Maimonides paraphrases this teaching in his analysis of the halakhot of Pesach, adding emphasis to the aspect of personal experience:
In each and every generation a person is obligated to show himself as if he, himself, came forth now from the slavery of Egypt. (Mishneh Torah, Hilkhot Hametz u-Matzah, 7:6)
Maimonides is teaching us that we fulfill the mitzvah of narrating the Pesach story by putting ourselves into the story personally, in real time. It’s not just play acting. He is encouraging us to realize the reality of the Pesach narrative for our lives right now.
Rav Yosef Dov Soloveitchik, ztz”l, distinguishes between this teaching at the end of the Maggid section and the statement at the beginning of the Maggid section of the Haggadah that “if the Holy One, blessed be He, had not brought our forefathers out of Egypt, behold we and our children and our children’s children would be enslaved to Paro in Egypt.” This statement means that the going out of Egypt is not just a story about the past, it impacts us now. As a consequence of that past redemption, we are not slaves of Paro today. It’s an abstract, analytical appreciation that that past event changed the course of our history. The Rav notes, though, that “this doesn’t say that a person should see themself as if they, themselves, came out of Egypt.” The passage at the end of Maggid calls us to experience the redemption of the Exodus ourselves, in our own lives, here and now.
So what’s the experience? Rabbi Yehudah Aryeh Leib Alter of Gur addressed this question at several points in his career, and his understanding seems to have evolved. Early on, he suggests that:
In every generation there is an Exodus from Egypt according to the issues of the generation… And according to the faith of a person that it is as if he is leaving Egypt, there is revealed to him this experience and he feels something of the Exodus from Egypt in the present, and each person can leave his own narrow place (Sefat Emet, 5631).
This is a subjective approach in which we reframe the problem of subjugation in terms of contemporary issues, and feel a redemption process at work in our lives helping to release us from these issues. This approach remains popular today in discussions around the Seder table in many communities, as people identify areas in their lives or their culture that are restrictive or oppressive and ways in which they have been able, or might be able, to free themselves.

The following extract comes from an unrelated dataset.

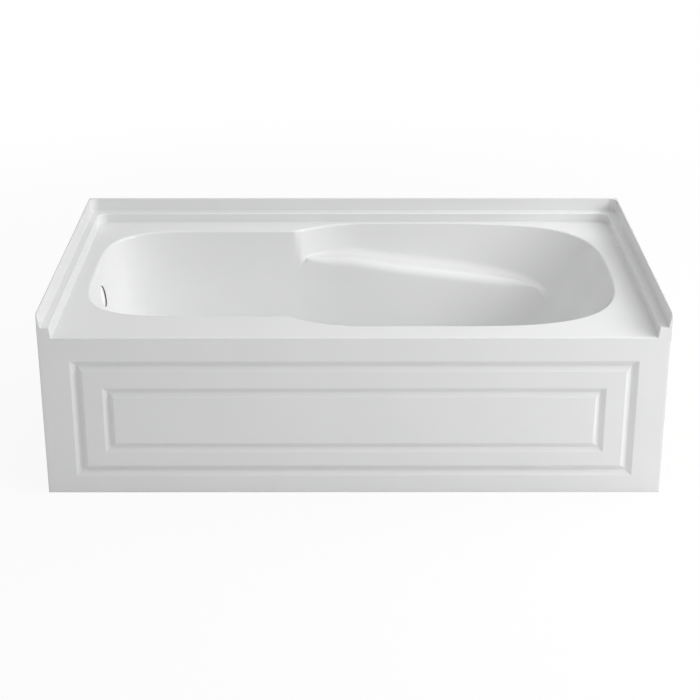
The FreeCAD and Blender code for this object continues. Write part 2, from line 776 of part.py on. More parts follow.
def bracket_screws():
    """Two down through each bracket into the web, two forward into the rail."""
    screws = []
    for end in ("foot", "head"):
        for side in (-1, 1):
            x = size(end + "_channel_x") + side * size("screw_pair") / 2
            down = Vector(x, size("channel_screw_y"), size("bracket_top"))
            screws.append(screw(down, Vector(0, 0, -1), size("bracket_steel") + size("screw_bite")))
            forward = Vector(x, size("rail_back_y") + size("bracket_steel"), size("rail_screw_z"))
            screws.append(screw(forward, Vector(0, -1, 0), size("bracket_steel") + size("screw_bite")))
    return solid_feature("bracket_screws", Part.makeCompound(screws))


# ---------------------------------------------------------------- the whole tub
def build():
    middle_forms = well_forms(size("sheet"))
    parts = [bath_shell(well_forms(0), middle_forms)]
    parts.append(shell_backing(middle_forms, well_forms(size("sheet") + size("laminate"))))
    parts.append(front_apron())
    parts.append(base_board())
    parts += battens()
    parts.append(apron_rail())
    parts += apron_stiles()
    for end in ("foot", "head"):
        parts.append(cradle_channel(end))
        parts.append(apron_bracket(end))
    parts += levelling_feet()
    parts += [cradle_screws(), bracket_screws()]
    return parts


def write(parts):
    doc.recompute()
    for item in doc.Objects:
        if "Invalid" in item.State or "Error" in item.State:
            raise RuntimeError("%s failed: %s" % (item.Name, item.State))
    for item in parts:
        if item.Shape.isNull() or not item.Shape.isValid():
            raise RuntimeError(item.Label + " has no valid shape")
    os.makedirs("parts", exist_ok=True)
    for item in parts:
        item.Shape.exportStep("parts/%s.step" % item.Label)
        print(item.Label, len(item.Shape.Solids), round(item.Shape.Volume))


fill_sheet()
write(build())
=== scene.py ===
"""Looks of the alcove bathtub: acrylic shell and apron, laminate, timber, steel cradle and levelling feet."""
import math

import bmesh
import bpy
import numpy as np
from mathutils import Matrix, Vector, noise


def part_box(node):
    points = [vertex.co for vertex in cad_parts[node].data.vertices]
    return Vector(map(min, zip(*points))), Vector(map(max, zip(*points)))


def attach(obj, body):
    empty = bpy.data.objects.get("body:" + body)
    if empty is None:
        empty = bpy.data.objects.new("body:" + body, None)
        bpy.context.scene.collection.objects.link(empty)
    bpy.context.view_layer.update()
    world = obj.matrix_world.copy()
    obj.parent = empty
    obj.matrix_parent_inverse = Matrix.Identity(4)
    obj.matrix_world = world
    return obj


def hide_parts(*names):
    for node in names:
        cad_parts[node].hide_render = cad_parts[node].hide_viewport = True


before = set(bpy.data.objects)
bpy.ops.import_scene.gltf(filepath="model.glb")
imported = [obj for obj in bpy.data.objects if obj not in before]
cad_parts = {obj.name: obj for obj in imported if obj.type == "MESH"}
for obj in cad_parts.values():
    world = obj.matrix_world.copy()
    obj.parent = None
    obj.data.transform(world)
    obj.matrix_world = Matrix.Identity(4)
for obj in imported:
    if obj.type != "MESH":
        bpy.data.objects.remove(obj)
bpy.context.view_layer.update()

# ---------------------------------------------------------------- sizes, in metres
SHELL_LOW, SHELL_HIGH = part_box("bath_shell")
HALF_LENGTH = SHELL_HIGH.x
FRONT = SHELL_LOW.y
BACK = SHELL_HIGH.y
FLANGE_TOP = SHELL_HIGH.z
SHEET = 0.005
LAMINATE = 0.004
APRON_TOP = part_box("front_apron")[1].z
DECK = APRON_TOP + SHEET
WELL_DEPTH = DECK - SHELL_LOW.z - SHEET

# bathing well at the deck, and how it narrows on its way down
FRONT_DECK = 0.0715
BACK_DECK = 0.0415
CENTRE_Y = (FRONT_DECK - BACK_DECK) / 2
RIM_HALF = (BACK - FRONT - FRONT_DECK - BACK_DECK) / 2
FOOT_RIM = 0.078 - HALF_LENGTH
HEAD_RIM = HALF_LENGTH - 0.085
FOOT_NARROWING = 0.060
REST_WIDTH = 0.085
FOOT_CURVE = 0.334
FOOT_POWER = 4.1                    # powers of the curves that close the well's ends, 2 for an ellipse
SIDE_DRAFT = math.radians(9)
HEAD_STEP = 0.005
HEAD_DRAFT = math.radians(28)
HEAD_CURVE = 0.190
HEAD_POWER = 2.8
BASIN_DRAFT = math.radians(14)
BASIN_FOOT_CURVE = 0.344
BACKREST_DRAFT = math.radians(33)
BASIN_HEAD_CURVE = 0.427
BASIN_HEAD_POWER = 3.2
WAIST_START = FOOT_RIM + FOOT_CURVE + 0.190
WAIST_LENGTH = 0.320
RECESS_START = HEAD_RIM - 0.650
REST_DROP = 0.080
REST_SLOPE = math.radians(6.7)
REST_SLOPE_START = HEAD_RIM - 0.717
REST_BEND = 0.600
REST_FADE = 0.014                   # width at which a rest is there in full
WALL_STEP = 0.024                   # drop between the wall's two corners where there is no rest
RIM_RADIUS = 0.008
REST_FILLET = 0.022
RECESS_FILLET = 0.009
REST_EDGE = 0.026
FLOOR_RADIUS = 0.060
CREASE = 0.003                      # softness of the upright edge where the recess starts

# tile flange: insets from the outer plane
FLANGE_LEAN = 0.010
LEDGE_INNER = 0.030
STEP_FOOT = 0.034
HIDDEN_STEP = 0.027
LEDGE_TOP = DECK + 0.026
COVE = 0.0035
COVE_END = 0.038                    # where the deck is flat again beyond the cove
DECK_SUPPORT = 0.019                # rim to the outer end of the rows that run round it
FRONT_EDGE = 0.0045                 # rounding of the deck's front edge
FLANGE_EDGE = 0.0020                # rounding of the flange's front ends
FLANGE_NOSE = 0.0085                # rounding of the flange's top towards the front
CAP_DEPTH = 0.009

# holes
OVERFLOW_RADIUS = 0.0285
OVERFLOW_DROP = 0.075
DRAIN_RADIUS = 0.026
DRAIN_X = FOOT_RIM + 0.184
HOLE_CHAMFER = 0.0014
LAMINATE_RELIEF = 0.012
FOOT_DRAFT = math.radians(12)
OVERFLOW_AXIS = (math.cos(FOOT_DRAFT), 0, math.sin(FOOT_DRAFT))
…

A few years later the Gerer Rebbe offers a different, more objective and transformative approach:
By faith in seeing oneself as if one is leaving Egypt, according to the narrative, and the clarification by which one clarifies the meaning of the Exodus from Egypt, a person merits to arouse the miracle and establish the redemption even now. Therefore, we are obligated to “remember the Exodus from Egypt all the days [of our lives],” for by virtue of this we arouse the redemption and by virtue of this there will be the Redemption. And this is what [the Rabbis say,] that it “brings to the days of the Mashiach.” (Sefat Emet, 5637)
Here the Gerer Rebbe is no longer tailoring the experience of redemption to the relative measure of our personal lives, to retro-fit a sense of redemption into our generational issues. The experience reaches deeper, to access the real process of divine redemption that beats at the heart of human history. When we really see ourselves as coming out of Egypt now, we realize that each of us is propelled in the present by the full, dynamic destiny of our people. All Jewish time, all human time is packed into our present moment. The divine power that moved the Exodus, and all the ups and downs and ups of our history at every point, is an eternal power and it moves us now. We weren’t just impacted by that wave, we don’t just ride that wave, we are the wave. Rather than changing, and mostly diluting, the concept of redemption to fit into our present cultural terms, we work to change the present to realize real redemption. It’s an actual awareness of our divinely directed human destiny right now, in real time.
In our family, when any of us was faced with a daunting task and were hesitating and vacillating and calculating, my father, alav ha-Shalom, would say: “just do it.” Long before Nike. On Seder night, in all Jewish homes around the planet Earth, we can move from telling the story of the going-out of Egypt to doing it, and we can really open our doors to Elijah the prophet for the real coming of the Mashiach. Speedily and in our days.